« Mandingo » de Richard Fleischer : Autant en emporte l'Amérique
Mandingo n'est pas un film aimable. Réalisé par Richard Fleischer, ce drame brutal sur l’esclavage dans le Sud des États-Unis plonge dans les abysses de la déshumanisation systémique avec une crudité rare dans le cinéma hollywoodien. Longtemps accusé d’exploitation sensationnaliste, le film mérite une lecture philosophique plus dense, au croisement de la morale, du pouvoir et de l’animalité pour sauver tout un monde de l'ensilencement.

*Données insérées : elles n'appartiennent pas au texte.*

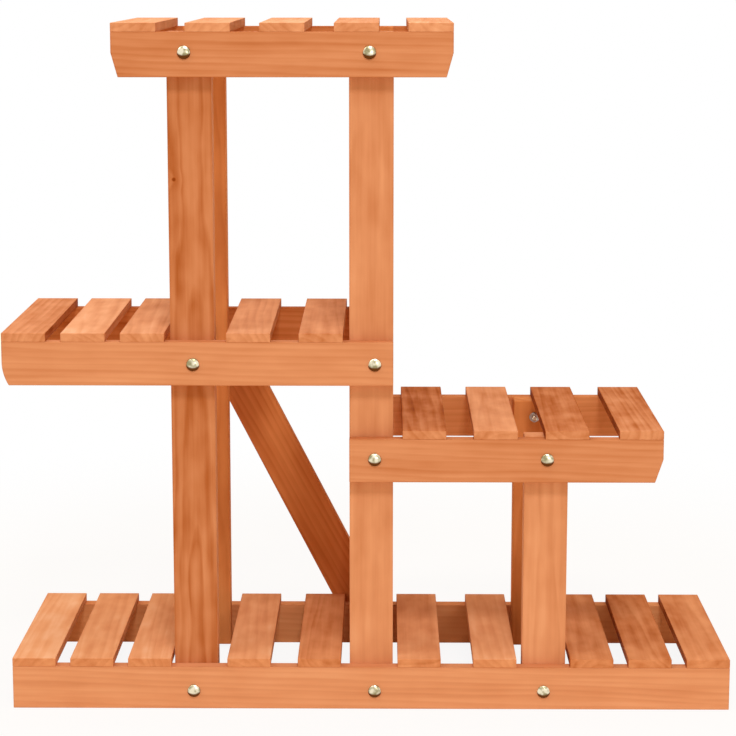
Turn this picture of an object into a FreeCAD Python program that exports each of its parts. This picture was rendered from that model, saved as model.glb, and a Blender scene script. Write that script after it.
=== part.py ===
import FreeCAD, Part
import math
import os

# Tiered plant stand in softwood.  Four slatted shelves are bolted to three
# pairs of posts at different heights, and one diagonal brace is bolted across
# the back.  X runs along the stand, Y from front to back and Z up from the
# floor.  All sizes are in millimetres.

Vector = FreeCAD.Vector

# ---- timber sections
rail_height = 50.0
rail_thickness = 15.0
slat_width = 50.0
slat_thickness = 10.0
post_width = 50.0
post_thickness = 25.0
brace_width = 52.0
brace_thickness = 15.0
edge_ease = 1.5                # bevel along the long edges of every board

# ---- the frame, front to back and off the floor
frame_depth = 250.0            # front rail's outer face to rear rail's outer face
foot_clearance = 6.0           # the posts stop this far above the floor

# ---- along the stand: post centres, and what runs on past the outermost post's side
left_span = 203.5              # left post's centre to middle post's centre
right_span = 200.5             # middle post's centre to right post's centre
base_left_overhang = 187.0
base_right_overhang = 189.0
left_shelf_overhang = 190.0
right_shelf_overhang = 107.0
top_shelf_left_overhang = 60.0
top_shelf_right_overhang = 66.0

# ---- floor to the underside of a shelf's rails; the base's rails stand on the floor
right_shelf_clear_height = 270.0
left_shelf_clear_height = 382.0
top_shelf_clear_height = 730.0

# ---- free rail ends lose their lower corner, by a bevel or by an arc
end_cut_rise = 27.0
end_cut_run = 7.5
right_shelf_end_cut_run = 9.0

# ---- slats in each bay of a shelf
outer_bay_slat_count = 3
inner_bay_slat_count = 2
right_shelf_slat_count = 3     # and one more at the rail's end
top_shelf_slat_count = 5

# ---- free space between a post's side and the slat beside it
base_gap_before_left_post = 3.0
base_gap_after_left_post = 12.0
base_gap_before_middle_post = 10.0
base_gap_after_middle_post = 5.5
base_gap_before_right_post = 7.5
base_gap_after_right_post = 4.5
left_shelf_gap_before_left_post = 5.5
left_shelf_gap_after_left_post = 14.5
left_shelf_gap_before_middle_post = 7.0
right_shelf_gap_after_middle_post = 10.5
right_shelf_slat_past_right_post = 22.5

# ---- bolts: M6 mushroom head with a square neck, washer and hexagon nut
bolt_diameter = 6.0
bolt_head_diameter = 15.0
bolt_head_height = 3.6
bolt_head_rim = 0.7            # straight rim under the dome
bolt_neck_length = 3.0         # square neck as wide as the bolt, drawn into the wood
bolt_end_bevel = 0.7
bolt_projection = 3.4          # thread showing past the nut
washer_diameter = 12.0
washer_thickness = 1.6
nut_across_flats = 10.0
nut_thickness = 5.0
nut_bevel = 0.6
wood_hole_clearance = 0.3      # radial, bolt in rail, post and brace
washer_clearance = 0.2         # radial, bolt in washer
nut_clearance = 0.05           # radial, bolt in nut
neck_clearance = 0.1           # each side, neck in its square seat
round_sides = 12               # flats round each round piece and hole
nut_sides = 6
# rings of the dome, as shares of the head's radius and of the dome's height
dome_ring_shares = [(0.3, 1.0), (0.7, 0.55), (1.0, 0.0)]

# ---- bolt heights above the middle line of their rail
base_bolt_rise = -3.5
left_shelf_bolt_rise = -0.7
right_shelf_front_bolt_rise = 1.5
right_shelf_rear_bolt_rise = 5.0
top_shelf_bolt_rise = 2.5

# ---- bolt offsets from the centre line of their post
base_left_bolt_offset = -2.0
base_middle_bolt_offset = 4.0
base_right_bolt_offset = -1.0
left_shelf_left_bolt_offset = 1.7
left_shelf_middle_bolt_offset = 4.0
right_shelf_middle_bolt_offset = 4.0
right_shelf_right_bolt_offset = 0.0
top_shelf_left_bolt_offset = -3.8
top_shelf_middle_bolt_offset = -2.0
brace_top_bolt_offset = 4.0    # on the left post, through the left shelf's rear rail
brace_foot_bolt_offset = -2.5  # on the middle post, through the base's rear rail
brace_end_inset = 3.0          # the brace ends this far inside its rails' edges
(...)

« Mandingo », un film de Richard Fleischer (1975)
Tout commence par le corps. Un corps jeté au sol comme une idée morte. Non pas le corps libre, érotique ou dansant, mais le corps marqué au fer, évalué, pesé comme une bête de foire. Celui de Mede, gladiateur noir élevé pour sa puissance, objet de commerce, de concupiscence, d’angoisse raciale. Moins qu'un homme, il est un corps utile, architectural, le muscle offert au maître blanc. L'esclavagisme nord-américain, dans un pays qui se plaît à raconter qu'il a toujours été capable de filmer son actualité la plus récente, demeure pourtant un sujet sensible. Peu abordé dans le cinéma nord-américain, Richard Fleischer donne à voir dans Mandingo l'indicible, la naissance de la Constitution des États-Unis, concomitante de son système esclavagiste, dans une Amérique qui a souvent voulu installer cinématographiquement l'or de son triomphe sur des cieux nets de toute erreur.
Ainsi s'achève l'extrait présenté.